Work to do => Each line containing the word "materials" must be collected.

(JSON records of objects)
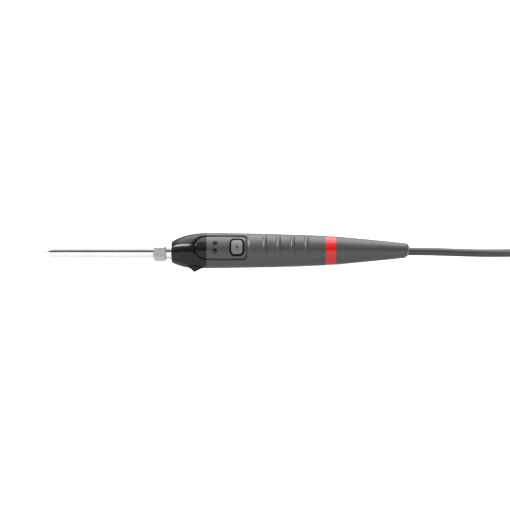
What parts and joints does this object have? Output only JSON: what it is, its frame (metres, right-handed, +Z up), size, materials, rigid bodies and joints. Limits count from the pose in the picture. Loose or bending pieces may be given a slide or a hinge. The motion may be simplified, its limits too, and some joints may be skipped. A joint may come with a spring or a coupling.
{
  "type": "soldering iron",
  "caption": "Slim mains soldering iron with a needle tip, a barrel held by a hex nut, a panel with a push button and lamps, a small bench foot and a tied mains cord with a flat plug.",
  "frame": {"origin": "middle of the bottom of the iron's box at rest on a bench, cord left out", "axes": "+Z up, +X from the tip towards the cord, -Y towards the side with the control panel; the iron's axis falls by 2.7 degrees towards the cord"},
  "size_m": [0.4956, 0.0438, 0.0239],
  "materials": {
    "grip_plastic": "fine matte moulded plastic",
    "nose_gloss": "polished black plastic",
    "ring_red": "glossy red plastic",
    "frame_black": "satin black plastic",
    "button_grey": "soft grey key plastic",
    "lens_smoke": "smoked clear plastic",
    "neck_steel": "polished turned steel",
    "ceramic": "fired alumina ceramic",
    "lead_wire": "tinned wire",
    "tip_plating": "plated tip with a tinned end",
    "barrel_steel": "drawn stainless tube",
    "nut_steel": "satin turned steel",
    "board_green": "green solder mask",
    "component_black": "moulded component body",
    "led_clear": "clear epoxy",
    "capacitor_yellow": "potted box",
    "resistor_tan": "lacquered resistor",
    "terminal_green": "moulded terminal",
    "core_insulation": "insulated core",
    "screw_zinc": "zinc plated",
    "bush_grey": "light grey flexible bush",
    "cord_rubber": "satin black cord sheath",
    "tie_fabric": "woven hook-and-loop tie",
    "plug_black": "moulded plug",
    "pin_nickel": "nickel-plated pins with black sleeves"
  },
  "bodies": {
    "handle": {"handle_front_shell": "grip_plastic", "handle_back_shell": "grip_plastic", "nose_cap": "nose_gloss", "marker_ring": "ring_red", "button_frame": "frame_black", "status_lens_upper": "lens_smoke", "status_lens_lower": "lens_smoke", "heater_socket": "neck_steel", "socket_lock_nut": "neck_steel", "heater_rod": "ceramic", "heater_plug": "ceramic", "heater_leads": "lead_wire", "circuit_board": "board_green", "tact_switch": "component_black", "indicator_leds": "led_clear", "triac": "component_black", "line_capacitor": "capacitor_yellow", "control_chip": "component_black", "resistors": "resistor_tan", "terminal_block": "terminal_green", "mains_cores": "core_insulation", "shell_screws": "screw_zinc", "clamp_screws": "screw_zinc", "cord_clamp": "frame_black", "cord_inner_end": "cord_rubber", "cord_bush": "bush_grey", "mains_cord": "cord_rubber", "cord_hank": "cord_rubber", "plug_lead": "cord_rubber", "cord_tie": "tie_fabric", "plug_body": "plug_black", "plug_relief": "plug_black", "plug_pins": "pin_nickel"},
    "button": {"power_button": "button_grey", "switch_plunger": "frame_black"},
    "tip": {"soldering_tip": "tip_plating"},
    "barrel": {"tip_barrel": "barrel_steel"},
    "nut": {"barrel_nut": "nut_steel"}
  },
  "joints": [
    {"name": "button_press", "type": "slide", "parent": "handle", "child": "button", "axis": [-0.0117, 0.9681, -0.2501], "range_m": [0, 0.0005], "stiffness_N_per_m": 1500},
    {"name": "tip_pull", "type": "slide", "parent": "handle", "child": "tip", "axis": [-0.9989, 0, 0.0467], "range_m": [0, 0.075]},
    {"name": "barrel_travel", "type": "slide", "parent": "tip", "child": "barrel", "axis": [-0.9989, 0, 0.0467], "range_m": [0, 0.005]},
    {"name": "nut_turn", "type": "hinge", "parent": "barrel", "child": "nut", "pos_m": [-0.03484, 0.00003, 0.01309], "axis": [-0.9989, 0, 0.0467], "range_deg": [0, 1800]}
  ],
  "couplings": [
    {"joint": "nut_turn", "follows": "barrel_travel", "rad_per_m": 6283.2}
  ]
}
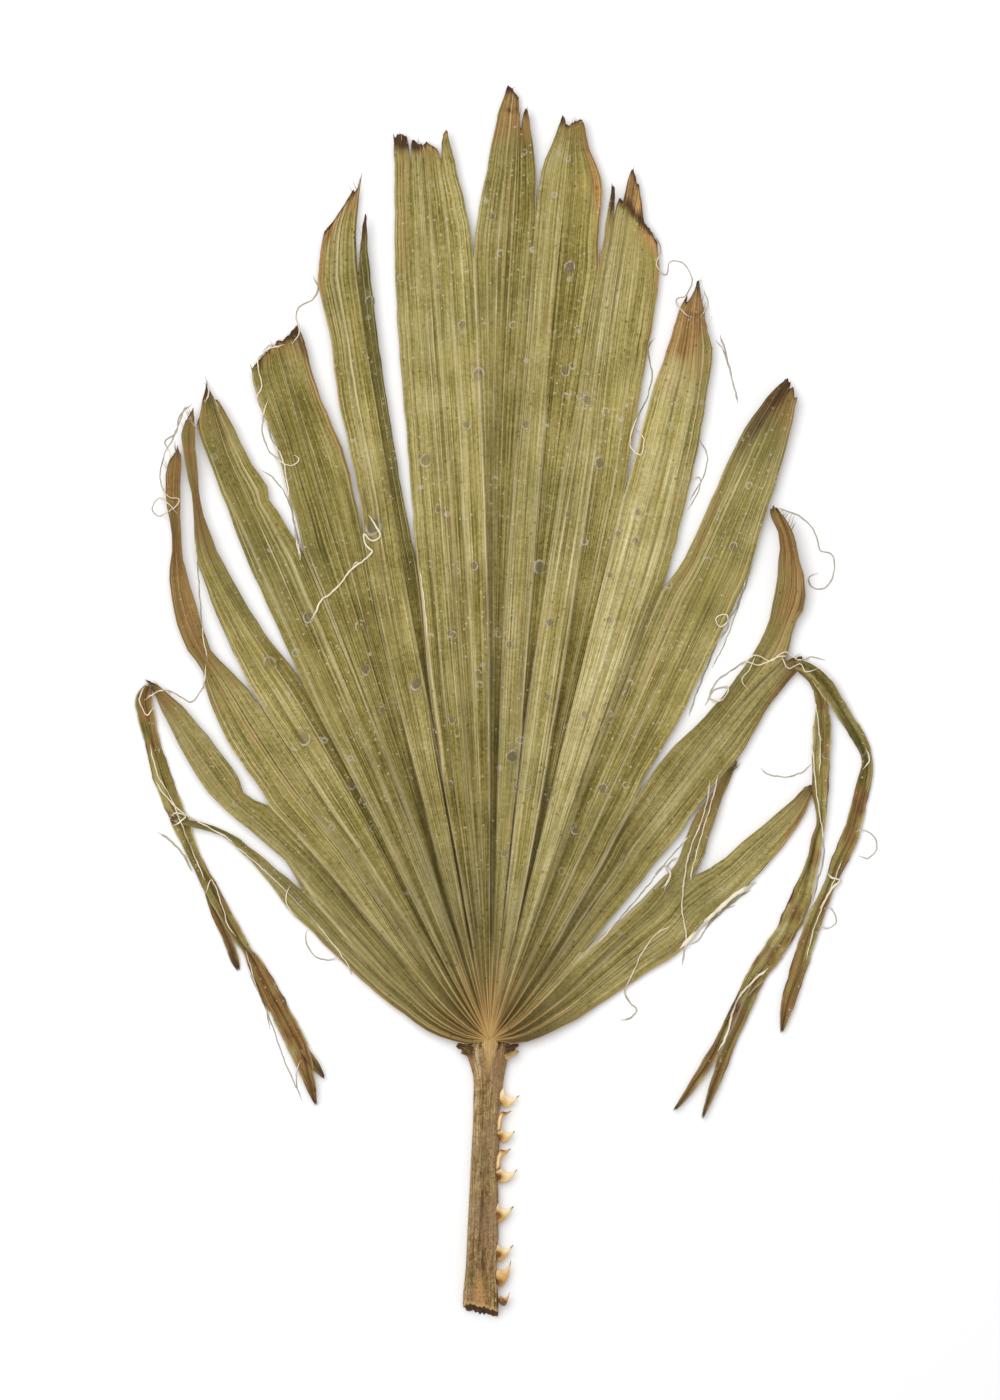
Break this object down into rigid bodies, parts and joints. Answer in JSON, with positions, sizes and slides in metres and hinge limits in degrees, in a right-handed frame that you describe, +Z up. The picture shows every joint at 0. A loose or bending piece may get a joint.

Task output =>
What parts and joints does this object have? Output only JSON: what it is, its frame (metres, right-handed, +Z up), size, materials, rigid bodies and joints. Limits count from the pose in the picture. Loose or bending pieces may be given a slide or a hinge. The motion may be simplified, its limits too, and some joints may be skipped. A joint may come with a spring or a coupling.
  "materials": {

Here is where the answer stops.